Fin février, M. Cohen a présenté aux USAméricains une liste d'opérations potentielles, dont l'assassinat de M. Fakhrizadeh. M. Fakhrizadeh était en haut de la liste des cibles d'Israël depuis 2007, et le Mossad ne l'avait jamais quitté des yeux.

En 2018, le Premier ministre israélien, Benjamin Netanyahou, a tenu une conférence de presse pour montrer des documents que le Mossad avait volés dans les archives nucléaires de l'Iran. Arguant qu'ils prouvaient que l'Iran avait toujours un programme d'armes nucléaires actif, il a mentionné plusieurs fois le nom de M. Fakhrizadeh.

"Rappelez-vous ce nom", a-t-il dit. "Fakhrizadeh."

Les responsables usaméricains informés du projet d'assassinat à Washington l'ont soutenu, selon un fonctionnaire présent à la réunion.

Les deux pays ont été encouragés par la réponse relativement tiède de l'Iran à l'assassinat par les USAméricains du général de division Qassim Suleimani, le commandant militaire iranien tué par un drone usaméricain avec l'aide des services de renseignement israéliens en janvier 2020. S'ils ont pu tuer le plus haut chef militaire iranien avec peu de retombées, cela a signalé que l'Iran était soit incapable, soit réticent à répondre de manière plus énergique.

La surveillance de M. Fakhrizadeh est passée à la vitesse supérieure.

Au fur et à mesure que les renseignements affluaient, la difficulté du défi est devenue évidente : l'Iran avait également tiré des leçons de l'assassinat de Suleimani, à savoir que ses hauts responsables pouvaient être pris pour cible.

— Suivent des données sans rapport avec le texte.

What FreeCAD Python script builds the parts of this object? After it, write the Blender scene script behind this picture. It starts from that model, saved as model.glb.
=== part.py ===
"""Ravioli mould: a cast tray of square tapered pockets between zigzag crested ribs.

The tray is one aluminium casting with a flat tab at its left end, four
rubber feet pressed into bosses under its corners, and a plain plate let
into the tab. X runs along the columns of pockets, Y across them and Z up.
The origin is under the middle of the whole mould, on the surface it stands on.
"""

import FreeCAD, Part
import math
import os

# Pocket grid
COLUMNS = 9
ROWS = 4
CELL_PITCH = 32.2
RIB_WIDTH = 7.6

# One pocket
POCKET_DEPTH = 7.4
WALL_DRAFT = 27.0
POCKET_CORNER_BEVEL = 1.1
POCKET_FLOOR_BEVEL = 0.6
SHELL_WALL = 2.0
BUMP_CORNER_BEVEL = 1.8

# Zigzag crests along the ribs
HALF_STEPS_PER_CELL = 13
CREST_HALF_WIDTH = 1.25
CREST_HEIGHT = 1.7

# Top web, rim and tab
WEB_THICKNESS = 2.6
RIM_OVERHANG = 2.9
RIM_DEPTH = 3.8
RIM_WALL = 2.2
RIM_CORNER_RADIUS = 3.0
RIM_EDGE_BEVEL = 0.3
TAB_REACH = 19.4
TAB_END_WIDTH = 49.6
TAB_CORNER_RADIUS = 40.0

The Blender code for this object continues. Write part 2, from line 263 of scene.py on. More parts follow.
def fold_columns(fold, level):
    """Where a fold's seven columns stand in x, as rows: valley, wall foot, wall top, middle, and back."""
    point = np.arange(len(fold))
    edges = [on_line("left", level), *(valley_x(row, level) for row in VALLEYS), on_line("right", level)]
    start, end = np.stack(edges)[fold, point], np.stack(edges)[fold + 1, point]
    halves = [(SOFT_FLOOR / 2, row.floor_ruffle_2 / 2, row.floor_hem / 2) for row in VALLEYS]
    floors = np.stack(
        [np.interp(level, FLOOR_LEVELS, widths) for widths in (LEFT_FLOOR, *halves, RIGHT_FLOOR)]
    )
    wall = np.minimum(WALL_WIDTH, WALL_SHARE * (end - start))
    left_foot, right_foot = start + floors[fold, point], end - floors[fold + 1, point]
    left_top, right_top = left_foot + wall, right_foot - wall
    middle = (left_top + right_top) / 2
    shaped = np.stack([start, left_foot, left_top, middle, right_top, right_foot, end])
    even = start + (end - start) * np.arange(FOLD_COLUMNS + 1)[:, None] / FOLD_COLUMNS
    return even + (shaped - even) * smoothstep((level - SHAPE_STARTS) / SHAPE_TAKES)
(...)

Sachant que M. Fakhrizadeh était en tête de la liste des personnes les plus recherchées par Israël, les responsables iraniens avaient verrouillé sa sécurité.

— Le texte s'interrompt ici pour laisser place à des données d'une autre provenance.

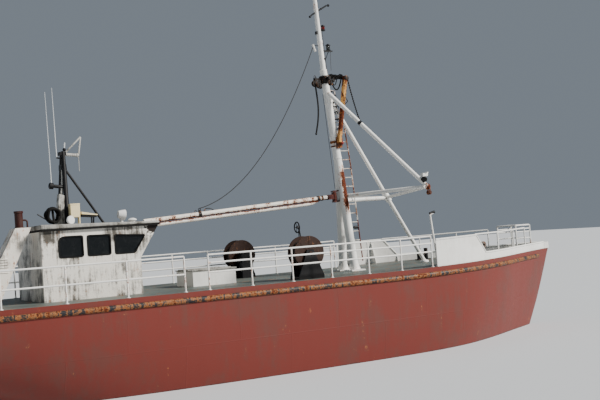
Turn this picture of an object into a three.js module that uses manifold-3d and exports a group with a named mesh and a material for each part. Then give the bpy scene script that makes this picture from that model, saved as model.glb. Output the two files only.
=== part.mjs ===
// A fishing trawler 22.4 m long, with its wheelhouse aft and a mast of two legs forward of the hatch.
// Millimetres. +X is towards the bow, +Y to port, +Z up, and z = 0 is the waterline.
import * as THREE from 'three';
import { mergeVertices } from 'three/addons/utils/BufferGeometryUtils.js';
import Module from 'manifold-3d';

const wasm = await Module();
wasm.setup();

// Driving dimensions
const STEM_X = 11200;
const TRANSOM_X = -11200;
const KEEL_Z = -2600;
const DECK_Z = 2600;
const SHEER_START_X = 2800;
const SHEER_RISE = 140;
const SEAT_GAP = 0.3;
const MAST_X = 2350;
const MAST_JOIN = [2240, 0, 6140];
const POLE_FOOT = [1915, 0, 9250];
const MAST_TOP = [1755, 0, 12100];
const SHAFT_Z = -1550;
const RUDDER_X = -9600;

const part = new THREE.Group();

// Shapes: each helper returns a closed geometry with shared vertices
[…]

Ses agents de sécurité appartenaient à l'unité d'élite Ansar des Gardiens de la révolution, lourdement armés et bien entraînés, qui communiquaient par des canaux cryptés. Ils accompagnaient les déplacements de M. Fakhrizadeh dans des convois de quatre à sept véhicules, modifiant les itinéraires et les horaires pour déjouer d'éventuelles attaques. Et la voiture qu'il conduisait lui-même faisait l'objet d'une rotation entre les quatre ou cinq véhicules mis à sa disposition.

Monuments à l'aéroport de Bagdad, où le général de division Qassim Suleimani a été tué. L'assassinat de Suleimani a été riche en enseignements pour Israël et l'Iran. Photo : Sergey Ponomarev pour le New York Times

Israël avait utilisé diverses méthodes lors des précédents assassinats. Le premier scientifique nucléaire de la liste a été empoisonné en 2007. Le second, en 2010, a été tué par une bombe télécommandée fixée à une moto, mais la planification avait été atrocement complexe, et un suspect iranien a été arrêté. Il a avoué et a été exécuté.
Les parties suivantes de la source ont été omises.